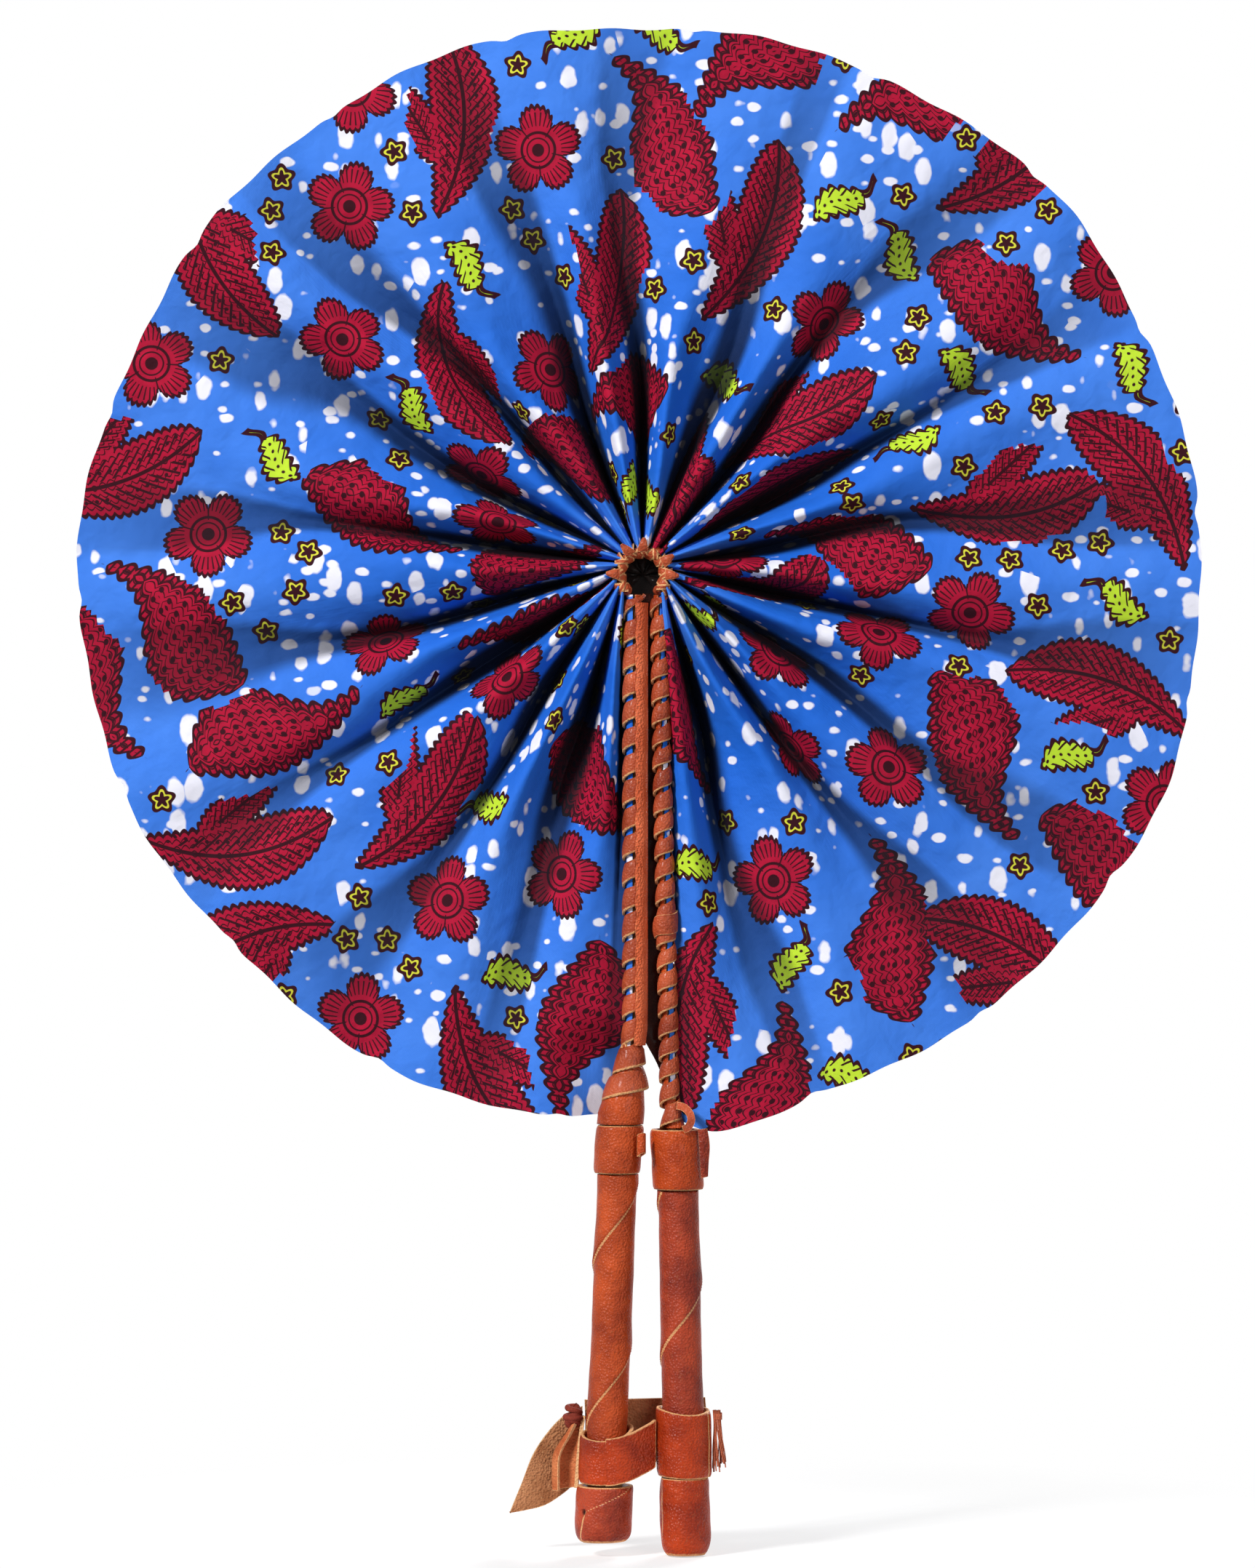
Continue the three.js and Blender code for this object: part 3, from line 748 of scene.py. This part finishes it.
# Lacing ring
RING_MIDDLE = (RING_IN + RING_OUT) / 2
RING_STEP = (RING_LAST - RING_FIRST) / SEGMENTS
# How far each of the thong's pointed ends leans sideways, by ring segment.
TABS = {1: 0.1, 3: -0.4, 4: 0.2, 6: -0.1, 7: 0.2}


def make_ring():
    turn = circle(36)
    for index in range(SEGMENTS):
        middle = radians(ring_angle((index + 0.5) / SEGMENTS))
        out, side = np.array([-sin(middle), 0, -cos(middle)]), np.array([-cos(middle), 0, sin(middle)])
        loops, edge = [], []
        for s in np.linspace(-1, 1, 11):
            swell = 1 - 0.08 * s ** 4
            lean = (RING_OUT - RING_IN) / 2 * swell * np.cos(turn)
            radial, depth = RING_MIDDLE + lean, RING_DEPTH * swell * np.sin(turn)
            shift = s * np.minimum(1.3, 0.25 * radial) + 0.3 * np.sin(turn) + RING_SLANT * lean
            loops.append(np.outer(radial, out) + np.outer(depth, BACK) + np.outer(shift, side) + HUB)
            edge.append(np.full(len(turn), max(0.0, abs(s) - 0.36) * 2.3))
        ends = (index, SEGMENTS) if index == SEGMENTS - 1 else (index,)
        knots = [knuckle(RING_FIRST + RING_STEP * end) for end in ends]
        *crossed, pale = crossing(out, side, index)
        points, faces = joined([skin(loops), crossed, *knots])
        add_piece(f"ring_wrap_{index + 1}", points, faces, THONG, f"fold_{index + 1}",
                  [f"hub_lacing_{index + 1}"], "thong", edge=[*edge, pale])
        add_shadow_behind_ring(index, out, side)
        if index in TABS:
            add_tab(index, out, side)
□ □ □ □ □
Written problem
Reproduce the full listing exactly.

Finished task
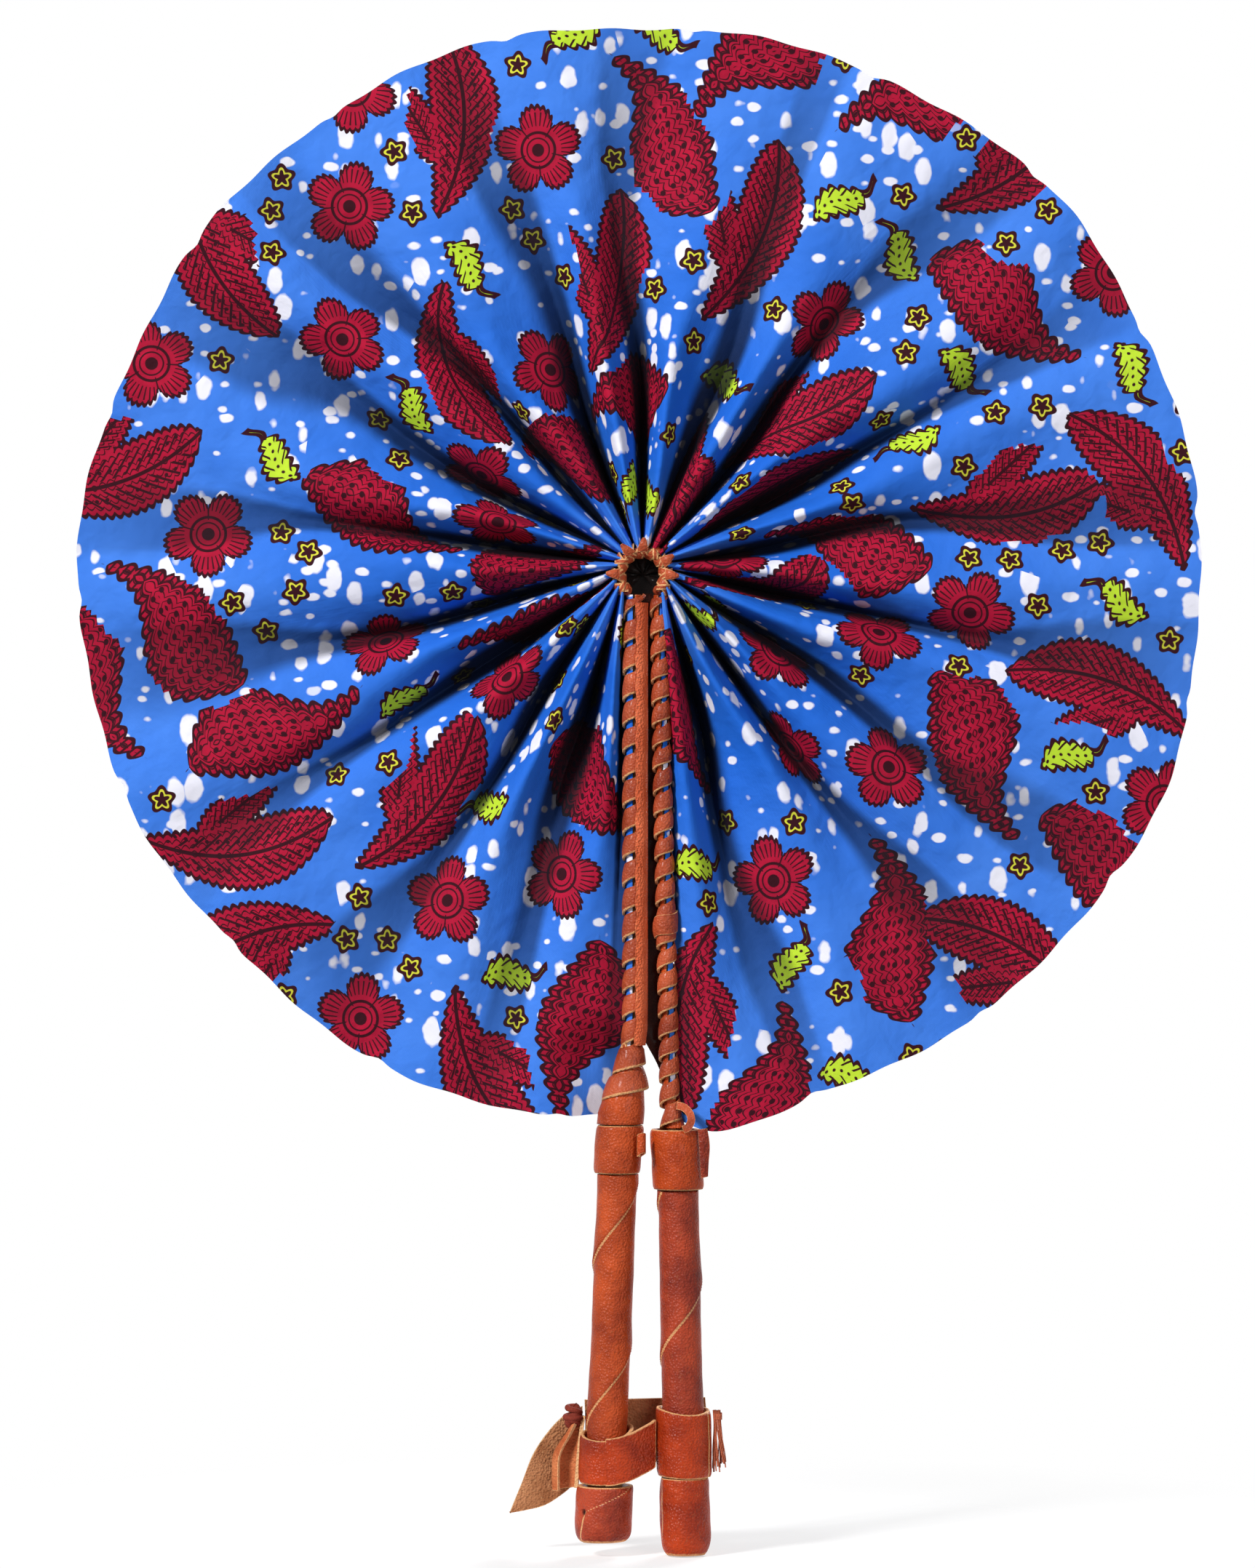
Continue the three.js and Blender code for this object: part 3, from line 748 of scene.py. This part finishes it.
# Lacing ring
RING_MIDDLE = (RING_IN + RING_OUT) / 2
RING_STEP = (RING_LAST - RING_FIRST) / SEGMENTS
# How far each of the thong's pointed ends leans sideways, by ring segment.
TABS = {1: 0.1, 3: -0.4, 4: 0.2, 6: -0.1, 7: 0.2}


def make_ring():
    turn = circle(36)
    for index in range(SEGMENTS):
        middle = radians(ring_angle((index + 0.5) / SEGMENTS))
        out, side = np.array([-sin(middle), 0, -cos(middle)]), np.array([-cos(middle), 0, sin(middle)])
        loops, edge = [], []
        for s in np.linspace(-1, 1, 11):
            swell = 1 - 0.08 * s ** 4
            lean = (RING_OUT - RING_IN) / 2 * swell * np.cos(turn)
            radial, depth = RING_MIDDLE + lean, RING_DEPTH * swell * np.sin(turn)
            shift = s * np.minimum(1.3, 0.25 * radial) + 0.3 * np.sin(turn) + RING_SLANT * lean
            loops.append(np.outer(radial, out) + np.outer(depth, BACK) + np.outer(shift, side) + HUB)
            edge.append(np.full(len(turn), max(0.0, abs(s) - 0.36) * 2.3))
        ends = (index, SEGMENTS) if index == SEGMENTS - 1 else (index,)
        knots = [knuckle(RING_FIRST + RING_STEP * end) for end in ends]
        *crossed, pale = crossing(out, side, index)
        points, faces = joined([skin(loops), crossed, *knots])
        add_piece(f"ring_wrap_{index + 1}", points, faces, THONG, f"fold_{index + 1}",
                  [f"hub_lacing_{index + 1}"], "thong", edge=[*edge, pale])
        add_shadow_behind_ring(index, out, side)
        if index in TABS:
            add_tab(index, out, side)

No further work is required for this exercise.